Генерал Моро, конечно, был честолюбец, это Пишегрю прекрасно знал, но честолюбец он был крайне нерешительный. Да, он давно ненавидел Наполеона, и именно за Брюмерский переворот, приведший того к власти. С тех самых пор он поставил себя в молчаливую оппозицию новому режиму. Якобинцы считали, что Моро — убежденный республиканец; знавшие же его роялисты были уверены, что он из одной ненависти к первому консулу согласится им помочь. Но как он поступит на самом деле? Это для Пишегрю пока оставалось загадкой.
Всезнающая мадам де Сталь в своих «Мемуарах…» пишет так:
«Моро, человек, наделенный безупречной нравственностью, неоспоримым воинским талантом и умом, в высшей степени справедливым и просвещенным, позволил себе в разговорах жарко порицать первого консула. <…> Для человека благородного весьма естественно выражать свои мнения, не задумываясь о последствиях, однако действия Моро слишком явно занимали первого консула, и потому подобное поведение не могло не погубить генерала. Бонапарту требовался предлог, чтобы арестовать человека, выигравшего столько сражений; предлог отыскался если не в делах, то в речах Моро».
* * *
Полиция исправно делала свою работу и ежедневно доносила первому консулу о том, что успевала узнать. А рассказать было о чем, ведь уже были арестованы и допрошены тайный агент Бурбонов Фош-Борель, а также нескольких шуанов, участвовавших в заговоре. Один из них Буве де Лозье поведал, что Жорж Кадудаль высадился в Бивилле с борта английского корабля капитана Райта в конце августа 1803 года, а встреча Моро, Пишегрю и Кадудаля в Париже все же состоялась 25 января 1804 года.
Этот Буве де Лозье был офицером-роялистом, адъютантом Жоржа Кадудаля и одним из его самых ближайших соратников, отвечавшим за связь с Англией. На первом допросе государственному советнику Реалю не удалось «выбить» из него ничего определенного. Но когда Реаль удалился, тот повесился у себя в камере. Стражники услышали предсмертные хрипы арестованного и вытащили его полуживого из самодельной петли.
Когда Реаль вернулся в тюрьму Тампль, он велел снять с ног шуана обувь и посадить в кресло на колесиках. После этого Буве де Лозье придвинули к пылающему жаром камину. «Я все расскажу! — закричал он, не вытерпев боли. — Пишегрю в Париже! Бога ради, отодвиньте кресло! Кадудаль и Пишегрю встречались с генералом Моро!»
Вот так была получена эта важнейшая информация. Метод не очень гуманный, зато надежный и проверенный веками.
Американский историк Вильям Миллиган Слоон по этому поводу пишет:
«Тайная полиция первого консула не стеснялась прибегать к пытке, чтобы выудить у некоторых из участников показания, которым уже по этому самому нельзя придавать сколько-нибудь серьезного значения».

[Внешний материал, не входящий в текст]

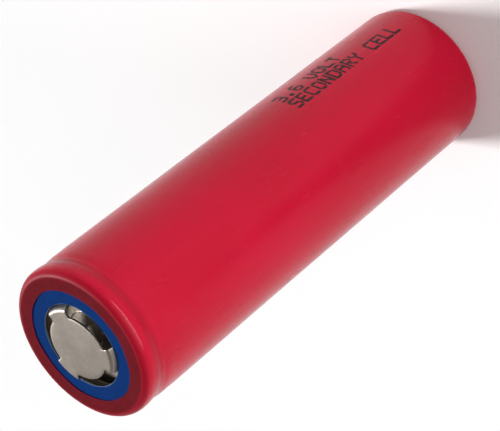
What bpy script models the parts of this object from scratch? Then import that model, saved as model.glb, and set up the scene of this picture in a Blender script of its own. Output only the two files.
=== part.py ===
"""Cylindrical lithium-ion cell of the 20700 size, as an assembly of separate pieces.

Frame: +Z runs along the cell's axis towards the positive end. The origin is the centre of
the standing rim, the flat underside of the sleeve's lip round the negative end.
Sizes are in metres. Every round piece shares the same facets, so nested pieces never cross.
"""

import math

import bmesh
import bpy

MM = 0.001

# The outside of the cell
CELL_RADIUS = 10.15 * MM
CELL_HEIGHT = 70.05 * MM
RIM_HEIGHT = 69.60 * MM
CLEARANCE = 0.04 * MM
FACETS = 36

# Sleeve: heat-shrink film that folds over both ends of the can
SLEEVE_WALL = 0.11 * MM
NEGATIVE_CORNER = 1.00 * MM
POSITIVE_CORNER = 0.90 * MM
NEGATIVE_LIP_RADIUS = 7.60 * MM
POSITIVE_LIP_RADIUS = 7.50 * MM
SAG_DEPTH = 0.14 * MM
SAG_HALF_HEIGHT = 1.20 * MM
SAG_STEPS = 6

# Can: deep-drawn steel cup with a rolled bead below the header and a crimped mouth
CAN_WALL = 0.22 * MM
CAN_RADIUS = CELL_RADIUS - SLEEVE_WALL - CLEARANCE
CAN_BASE = SLEEVE_WALL + CLEARANCE
BASE_DISC_RADIUS = 7.10 * MM
BASE_DISC_DROP = 0.05 * MM
BEAD_HEIGHT = 66.70 * MM
BEAD_DEPTH = 1.25 * MM
BEAD_HALF_GAP = 0.35 * MM
BEAD_SHOULDER = 0.60 * MM
CRIMP_EDGE_RADIUS = 6.50 * MM
CAN_BORE = CAN_RADIUS - CAN_WALL

# Washer that covers the crimp, held down by the sleeve's lip
WASHER_THICKNESS = 0.20 * MM
WASHER_BORE_RADIUS = 5.60 * MM
WASHER_RADIUS = 9.00 * MM
WASHER_TOP = RIM_HEIGHT - SLEEVE_WALL - CLEARANCE
CRIMP_TOP = WASHER_TOP - WASHER_THICKNESS - CLEARANCE

# Header: gasket, positive cap, vent disc and current interrupt device
GASKET_LIP = 0.40 * MM
GASKET_WALL = 0.50 * MM
GASKET_BORE_RADIUS = 6.30 * MM
GASKET_FOOT_BORE = 8.00 * MM
FLANGE_RADIUS = CAN_BORE - GASKET_WALL - 2 * CLEARANCE
CAP_SHEET = 0.30 * MM
CAP_FLANGE_TOP = CRIMP_TOP - CAN_WALL - GASKET_LIP - 2 * CLEARANCE
CAP_DISC_RADIUS = 4.20 * MM
CAP_LEG_REACH = 4.90 * MM
CAP_LEG_BEND = 0.50 * MM
CAP_LEG_FOOT = 6.10 * MM
CAP_LEGS = 3
CAP_LEG_ANGLE = 38.0
VENT_SHEET = 0.30 * MM
VENT_FLANGE_TOP = CAP_FLANGE_TOP - CAP_SHEET - CLEARANCE
VENT_WELL_DEPTH = 0.75 * MM
VENT_NIB_DEPTH = 1.15 * MM
VENT_WELL_RADIUS = 6.60 * MM
VENT_NIB_RADIUS = 1.20 * MM
VENT_SCORE_RADIUS = 3.40 * MM
VENT_SCORE_DEPTH = 0.12 * MM
PLATE_RADIUS = 5.60 * MM
PLATE_THICKNESS = 0.30 * MM
PLATE_HOLES = 6
PLATE_HOLE_RADIUS = 0.60 * MM
PLATE_HOLE_CIRCLE = 3.80 * MM
RING_WALL = 0.45 * MM

# Wound electrodes. One turn here stands for nearly three of the thinner ones in a real cell
ROLL_CORE_RADIUS = 1.60 * MM
ROLL_PITCH = 0.875 * MM
ROLL_TURNS = 7.875
ROLL_STEPS = 24
LAYER_GAP = 0.03 * MM
SEPARATOR_THICKNESS = 0.04 * MM
CATHODE_THICKNESS = 0.335 * MM
ANODE_THICKNESS = 0.34 * MM
FOIL_THICKNESS = 0.03 * MM
ROLL_BASE = 1.00 * MM
ROLL_TOP = 64.20 * MM
ANODE_INSET = 0.70 * MM
CATHODE_INSET = 1.20 * MM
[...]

Измотанный длительным допросом Реаль помчался из тюрьмы во дворец Сен-Клу, где проходил бал, на котором присутствовал Наполеон. Обвитый лентами серпантина, осыпанный блестками и конфетти первый консул оставил танцующих и уединился с Реалем в дальнем кабинете.
— Ну, удалось узнать что-нибудь важное?
— Они встречались с Моро…
— Ну вот видите! Сколько раз я говорил вам, Реаль, что вы не знаете и четверти этого дела…
После этого Наполеон срочно потребовал протокол допроса Буве де Лозье.
В протоколе говорилось о том, что роялисты хотели воспользоваться услугами генерала Моро, что они прибегли для этого к помощи генерала Фредерика де Ляжоле, роялиста по взглядам, служившего в свое время под началом Моро. Тот изложил своему бывшему начальнику разработанный в Лондоне план. 25 января Ляжоле вместе с Пишегрю и Кадудалем ездили на встречу с Моро на Елисейские поля.
— И как только Моро мог позволить втянуть себя в подобную аферу? — удивленно спросил первый консул, возвращая протокол Реалю. — Ведь это единственный человек, который мог причинить мне беспокойство, единственный, кто мог иметь шанс против меня. И так попасться. Все-таки моя звезда не изменяет мне.
Однако дело тут было вовсе не счастливой звезде Наполеона. Истинную причину называет историк Вильям Миллиган Слоон:
«Расставляя свои ловушки неосторожным противникам, правительство Бонапарта не противилось пользоваться всеми средствами, какие только попадались ему под руку».